WORK TO COMPLETE:
Can you output the records below exactly as they are written?

RECORDS TO USE:
---------------

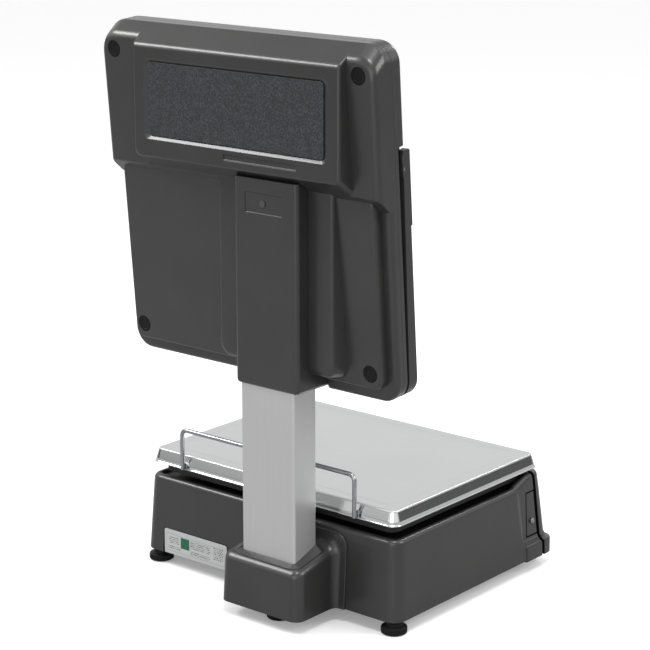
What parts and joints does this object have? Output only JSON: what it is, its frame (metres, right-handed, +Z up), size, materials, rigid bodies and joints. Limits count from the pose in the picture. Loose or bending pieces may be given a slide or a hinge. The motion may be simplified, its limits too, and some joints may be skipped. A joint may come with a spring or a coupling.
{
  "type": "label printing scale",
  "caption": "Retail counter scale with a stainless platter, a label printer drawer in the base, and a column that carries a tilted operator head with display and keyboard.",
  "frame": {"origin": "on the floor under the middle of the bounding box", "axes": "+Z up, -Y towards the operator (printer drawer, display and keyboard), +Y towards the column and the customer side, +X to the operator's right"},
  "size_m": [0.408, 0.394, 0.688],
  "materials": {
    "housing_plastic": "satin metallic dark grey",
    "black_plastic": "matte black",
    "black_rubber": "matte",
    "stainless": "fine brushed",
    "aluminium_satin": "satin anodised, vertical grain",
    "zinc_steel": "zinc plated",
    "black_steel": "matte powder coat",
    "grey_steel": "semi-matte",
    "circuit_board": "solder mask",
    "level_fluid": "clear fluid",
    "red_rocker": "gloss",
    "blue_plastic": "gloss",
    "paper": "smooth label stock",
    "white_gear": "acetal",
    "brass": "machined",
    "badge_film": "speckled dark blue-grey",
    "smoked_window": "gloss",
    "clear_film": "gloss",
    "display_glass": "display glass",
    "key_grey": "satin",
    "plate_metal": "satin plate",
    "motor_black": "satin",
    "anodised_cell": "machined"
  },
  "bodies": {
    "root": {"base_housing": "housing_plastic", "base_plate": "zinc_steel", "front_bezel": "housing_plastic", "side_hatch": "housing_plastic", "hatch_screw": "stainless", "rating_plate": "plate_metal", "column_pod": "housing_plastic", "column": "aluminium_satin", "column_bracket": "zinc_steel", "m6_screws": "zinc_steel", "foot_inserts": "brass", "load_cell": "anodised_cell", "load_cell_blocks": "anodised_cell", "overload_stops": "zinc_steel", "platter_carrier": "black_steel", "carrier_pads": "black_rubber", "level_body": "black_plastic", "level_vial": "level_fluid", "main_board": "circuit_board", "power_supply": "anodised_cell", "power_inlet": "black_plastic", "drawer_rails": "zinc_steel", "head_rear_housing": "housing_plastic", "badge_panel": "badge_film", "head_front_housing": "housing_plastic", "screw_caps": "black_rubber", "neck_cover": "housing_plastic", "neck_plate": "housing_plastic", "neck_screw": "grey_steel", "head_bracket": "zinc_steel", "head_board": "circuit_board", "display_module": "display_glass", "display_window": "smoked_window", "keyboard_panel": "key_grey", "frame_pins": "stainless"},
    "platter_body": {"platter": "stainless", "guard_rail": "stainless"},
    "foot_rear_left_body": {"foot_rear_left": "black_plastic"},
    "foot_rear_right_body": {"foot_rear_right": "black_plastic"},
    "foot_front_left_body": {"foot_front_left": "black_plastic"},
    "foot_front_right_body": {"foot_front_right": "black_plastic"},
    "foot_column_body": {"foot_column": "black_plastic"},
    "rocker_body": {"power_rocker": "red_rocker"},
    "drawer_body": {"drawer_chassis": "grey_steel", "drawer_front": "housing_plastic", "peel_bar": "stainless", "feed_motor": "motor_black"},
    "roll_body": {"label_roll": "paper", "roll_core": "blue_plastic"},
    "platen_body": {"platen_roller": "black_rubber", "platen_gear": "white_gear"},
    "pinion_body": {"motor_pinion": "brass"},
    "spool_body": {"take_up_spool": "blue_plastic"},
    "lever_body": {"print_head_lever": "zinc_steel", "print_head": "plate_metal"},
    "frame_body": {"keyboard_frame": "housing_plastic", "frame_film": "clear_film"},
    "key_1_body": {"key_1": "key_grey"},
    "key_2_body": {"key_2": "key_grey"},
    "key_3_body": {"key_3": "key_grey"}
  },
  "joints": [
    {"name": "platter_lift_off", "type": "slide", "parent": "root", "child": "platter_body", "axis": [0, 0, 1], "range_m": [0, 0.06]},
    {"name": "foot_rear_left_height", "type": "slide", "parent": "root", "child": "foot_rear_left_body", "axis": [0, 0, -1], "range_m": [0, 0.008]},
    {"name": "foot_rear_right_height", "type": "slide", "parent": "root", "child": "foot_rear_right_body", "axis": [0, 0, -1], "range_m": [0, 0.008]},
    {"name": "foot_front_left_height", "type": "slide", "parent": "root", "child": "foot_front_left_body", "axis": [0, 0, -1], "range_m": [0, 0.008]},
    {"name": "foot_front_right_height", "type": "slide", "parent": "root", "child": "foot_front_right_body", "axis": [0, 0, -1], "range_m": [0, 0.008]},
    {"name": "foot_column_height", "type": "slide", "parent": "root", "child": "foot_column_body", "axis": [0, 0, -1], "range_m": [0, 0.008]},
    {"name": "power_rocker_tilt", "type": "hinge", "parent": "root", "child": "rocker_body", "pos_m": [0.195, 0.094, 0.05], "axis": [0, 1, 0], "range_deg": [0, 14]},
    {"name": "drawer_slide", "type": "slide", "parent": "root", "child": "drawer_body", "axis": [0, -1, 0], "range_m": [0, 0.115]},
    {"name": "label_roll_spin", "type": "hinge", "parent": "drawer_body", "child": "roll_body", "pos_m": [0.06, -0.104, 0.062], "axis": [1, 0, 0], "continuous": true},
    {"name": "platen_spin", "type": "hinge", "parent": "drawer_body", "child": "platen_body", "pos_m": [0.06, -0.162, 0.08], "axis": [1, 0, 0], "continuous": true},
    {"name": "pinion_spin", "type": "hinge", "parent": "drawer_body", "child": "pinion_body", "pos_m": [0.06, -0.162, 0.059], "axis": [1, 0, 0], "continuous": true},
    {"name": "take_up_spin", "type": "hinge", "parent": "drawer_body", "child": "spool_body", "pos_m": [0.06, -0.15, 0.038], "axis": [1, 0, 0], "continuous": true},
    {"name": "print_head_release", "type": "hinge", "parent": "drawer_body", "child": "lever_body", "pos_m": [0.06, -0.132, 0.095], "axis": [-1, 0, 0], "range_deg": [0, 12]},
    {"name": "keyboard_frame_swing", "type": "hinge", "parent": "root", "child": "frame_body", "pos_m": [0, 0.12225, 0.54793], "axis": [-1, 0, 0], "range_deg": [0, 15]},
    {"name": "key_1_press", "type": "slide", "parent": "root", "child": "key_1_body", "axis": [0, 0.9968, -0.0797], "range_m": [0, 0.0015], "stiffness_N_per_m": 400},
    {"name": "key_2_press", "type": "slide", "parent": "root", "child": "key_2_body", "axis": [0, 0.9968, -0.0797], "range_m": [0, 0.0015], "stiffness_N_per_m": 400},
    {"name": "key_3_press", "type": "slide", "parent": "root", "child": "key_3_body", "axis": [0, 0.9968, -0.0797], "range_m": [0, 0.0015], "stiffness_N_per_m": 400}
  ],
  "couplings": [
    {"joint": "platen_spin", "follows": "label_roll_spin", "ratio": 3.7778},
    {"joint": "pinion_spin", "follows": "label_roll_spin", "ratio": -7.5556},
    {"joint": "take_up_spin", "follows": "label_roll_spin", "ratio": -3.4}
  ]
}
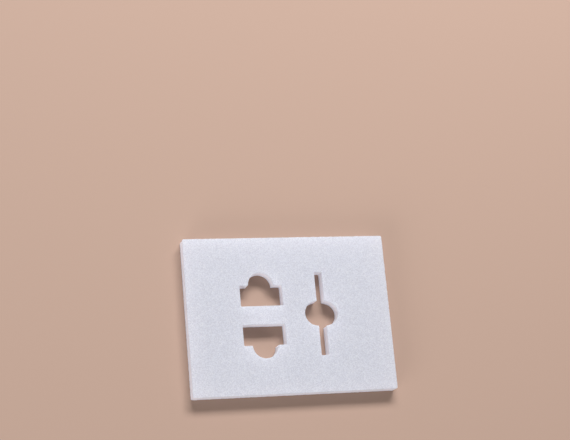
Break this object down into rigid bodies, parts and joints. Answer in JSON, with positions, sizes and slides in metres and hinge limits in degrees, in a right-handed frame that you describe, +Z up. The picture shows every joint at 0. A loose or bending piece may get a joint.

---------------

FULL OUTPUT:
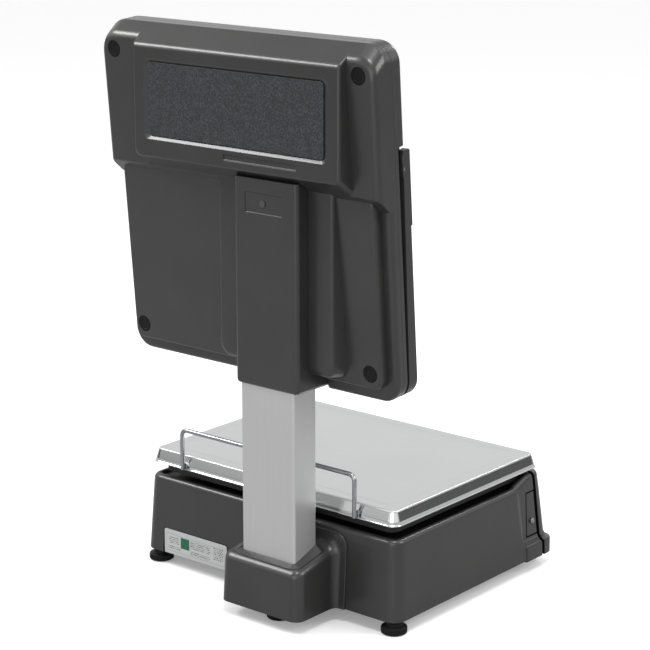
What parts and joints does this object have? Output only JSON: what it is, its frame (metres, right-handed, +Z up), size, materials, rigid bodies and joints. Limits count from the pose in the picture. Loose or bending pieces may be given a slide or a hinge. The motion may be simplified, its limits too, and some joints may be skipped. A joint may come with a spring or a coupling.
{
  "type": "label printing scale",
  "caption": "Retail counter scale with a stainless platter, a label printer drawer in the base, and a column that carries a tilted operator head with display and keyboard.",
  "frame": {"origin": "on the floor under the middle of the bounding box", "axes": "+Z up, -Y towards the operator (printer drawer, display and keyboard), +Y towards the column and the customer side, +X to the operator's right"},
  "size_m": [0.408, 0.394, 0.688],
  "materials": {
    "housing_plastic": "satin metallic dark grey",
    "black_plastic": "matte black",
    "black_rubber": "matte",
    "stainless": "fine brushed",
    "aluminium_satin": "satin anodised, vertical grain",
    "zinc_steel": "zinc plated",
    "black_steel": "matte powder coat",
    "grey_steel": "semi-matte",
    "circuit_board": "solder mask",
    "level_fluid": "clear fluid",
    "red_rocker": "gloss",
    "blue_plastic": "gloss",
    "paper": "smooth label stock",
    "white_gear": "acetal",
    "brass": "machined",
    "badge_film": "speckled dark blue-grey",
    "smoked_window": "gloss",
    "clear_film": "gloss",
    "display_glass": "display glass",
    "key_grey": "satin",
    "plate_metal": "satin plate",
    "motor_black": "satin",
    "anodised_cell": "machined"
  },
  "bodies": {
    "root": {"base_housing": "housing_plastic", "base_plate": "zinc_steel", "front_bezel": "housing_plastic", "side_hatch": "housing_plastic", "hatch_screw": "stainless", "rating_plate": "plate_metal", "column_pod": "housing_plastic", "column": "aluminium_satin", "column_bracket": "zinc_steel", "m6_screws": "zinc_steel", "foot_inserts": "brass", "load_cell": "anodised_cell", "load_cell_blocks": "anodised_cell", "overload_stops": "zinc_steel", "platter_carrier": "black_steel", "carrier_pads": "black_rubber", "level_body": "black_plastic", "level_vial": "level_fluid", "main_board": "circuit_board", "power_supply": "anodised_cell", "power_inlet": "black_plastic", "drawer_rails": "zinc_steel", "head_rear_housing": "housing_plastic", "badge_panel": "badge_film", "head_front_housing": "housing_plastic", "screw_caps": "black_rubber", "neck_cover": "housing_plastic", "neck_plate": "housing_plastic", "neck_screw": "grey_steel", "head_bracket": "zinc_steel", "head_board": "circuit_board", "display_module": "display_glass", "display_window": "smoked_window", "keyboard_panel": "key_grey", "frame_pins": "stainless"},
    "platter_body": {"platter": "stainless", "guard_rail": "stainless"},
    "foot_rear_left_body": {"foot_rear_left": "black_plastic"},
    "foot_rear_right_body": {"foot_rear_right": "black_plastic"},
    "foot_front_left_body": {"foot_front_left": "black_plastic"},
    "foot_front_right_body": {"foot_front_right": "black_plastic"},
    "foot_column_body": {"foot_column": "black_plastic"},
    "rocker_body": {"power_rocker": "red_rocker"},
    "drawer_body": {"drawer_chassis": "grey_steel", "drawer_front": "housing_plastic", "peel_bar": "stainless", "feed_motor": "motor_black"},
    "roll_body": {"label_roll": "paper", "roll_core": "blue_plastic"},
    "platen_body": {"platen_roller": "black_rubber", "platen_gear": "white_gear"},
    "pinion_body": {"motor_pinion": "brass"},
    "spool_body": {"take_up_spool": "blue_plastic"},
    "lever_body": {"print_head_lever": "zinc_steel", "print_head": "plate_metal"},
    "frame_body": {"keyboard_frame": "housing_plastic", "frame_film": "clear_film"},
    "key_1_body": {"key_1": "key_grey"},
    "key_2_body": {"key_2": "key_grey"},
    "key_3_body": {"key_3": "key_grey"}
  },
  "joints": [
    {"name": "platter_lift_off", "type": "slide", "parent": "root", "child": "platter_body", "axis": [0, 0, 1], "range_m": [0, 0.06]},
    {"name": "foot_rear_left_height", "type": "slide", "parent": "root", "child": "foot_rear_left_body", "axis": [0, 0, -1], "range_m": [0, 0.008]},
    {"name": "foot_rear_right_height", "type": "slide", "parent": "root", "child": "foot_rear_right_body", "axis": [0, 0, -1], "range_m": [0, 0.008]},
    {"name": "foot_front_left_height", "type": "slide", "parent": "root", "child": "foot_front_left_body", "axis": [0, 0, -1], "range_m": [0, 0.008]},
    {"name": "foot_front_right_height", "type": "slide", "parent": "root", "child": "foot_front_right_body", "axis": [0, 0, -1], "range_m": [0, 0.008]},
    {"name": "foot_column_height", "type": "slide", "parent": "root", "child": "foot_column_body", "axis": [0, 0, -1], "range_m": [0, 0.008]},
    {"name": "power_rocker_tilt", "type": "hinge", "parent": "root", "child": "rocker_body", "pos_m": [0.195, 0.094, 0.05], "axis": [0, 1, 0], "range_deg": [0, 14]},
    {"name": "drawer_slide", "type": "slide", "parent": "root", "child": "drawer_body", "axis": [0, -1, 0], "range_m": [0, 0.115]},
    {"name": "label_roll_spin", "type": "hinge", "parent": "drawer_body", "child": "roll_body", "pos_m": [0.06, -0.104, 0.062], "axis": [1, 0, 0], "continuous": true},
    {"name": "platen_spin", "type": "hinge", "parent": "drawer_body", "child": "platen_body", "pos_m": [0.06, -0.162, 0.08], "axis": [1, 0, 0], "continuous": true},
    {"name": "pinion_spin", "type": "hinge", "parent": "drawer_body", "child": "pinion_body", "pos_m": [0.06, -0.162, 0.059], "axis": [1, 0, 0], "continuous": true},
    {"name": "take_up_spin", "type": "hinge", "parent": "drawer_body", "child": "spool_body", "pos_m": [0.06, -0.15, 0.038], "axis": [1, 0, 0], "continuous": true},
    {"name": "print_head_release", "type": "hinge", "parent": "drawer_body", "child": "lever_body", "pos_m": [0.06, -0.132, 0.095], "axis": [-1, 0, 0], "range_deg": [0, 12]},
    {"name": "keyboard_frame_swing", "type": "hinge", "parent": "root", "child": "frame_body", "pos_m": [0, 0.12225, 0.54793], "axis": [-1, 0, 0], "range_deg": [0, 15]},
    {"name": "key_1_press", "type": "slide", "parent": "root", "child": "key_1_body", "axis": [0, 0.9968, -0.0797], "range_m": [0, 0.0015], "stiffness_N_per_m": 400},
    {"name": "key_2_press", "type": "slide", "parent": "root", "child": "key_2_body", "axis": [0, 0.9968, -0.0797], "range_m": [0, 0.0015], "stiffness_N_per_m": 400},
    {"name": "key_3_press", "type": "slide", "parent": "root", "child": "key_3_body", "axis": [0, 0.9968, -0.0797], "range_m": [0, 0.0015], "stiffness_N_per_m": 400}
  ],
  "couplings": [
    {"joint": "platen_spin", "follows": "label_roll_spin", "ratio": 3.7778},
    {"joint": "pinion_spin", "follows": "label_roll_spin", "ratio": -7.5556},
    {"joint": "take_up_spin", "follows": "label_roll_spin", "ratio": -3.4}
  ]
}
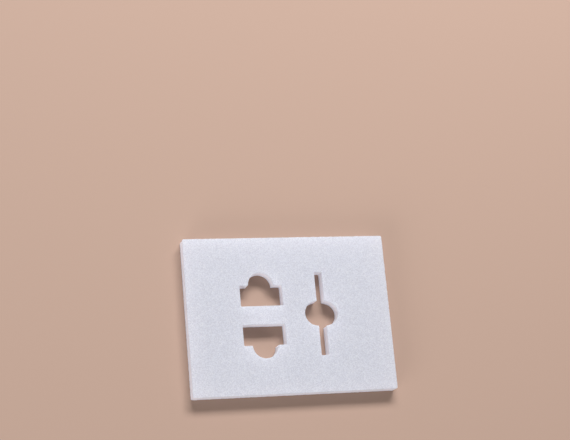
Break this object down into rigid bodies, parts and joints. Answer in JSON, with positions, sizes and slides in metres and hinge limits in degrees, in a right-handed frame that you describe, +Z up. The picture shows every joint at 0. A loose or bending piece may get a joint.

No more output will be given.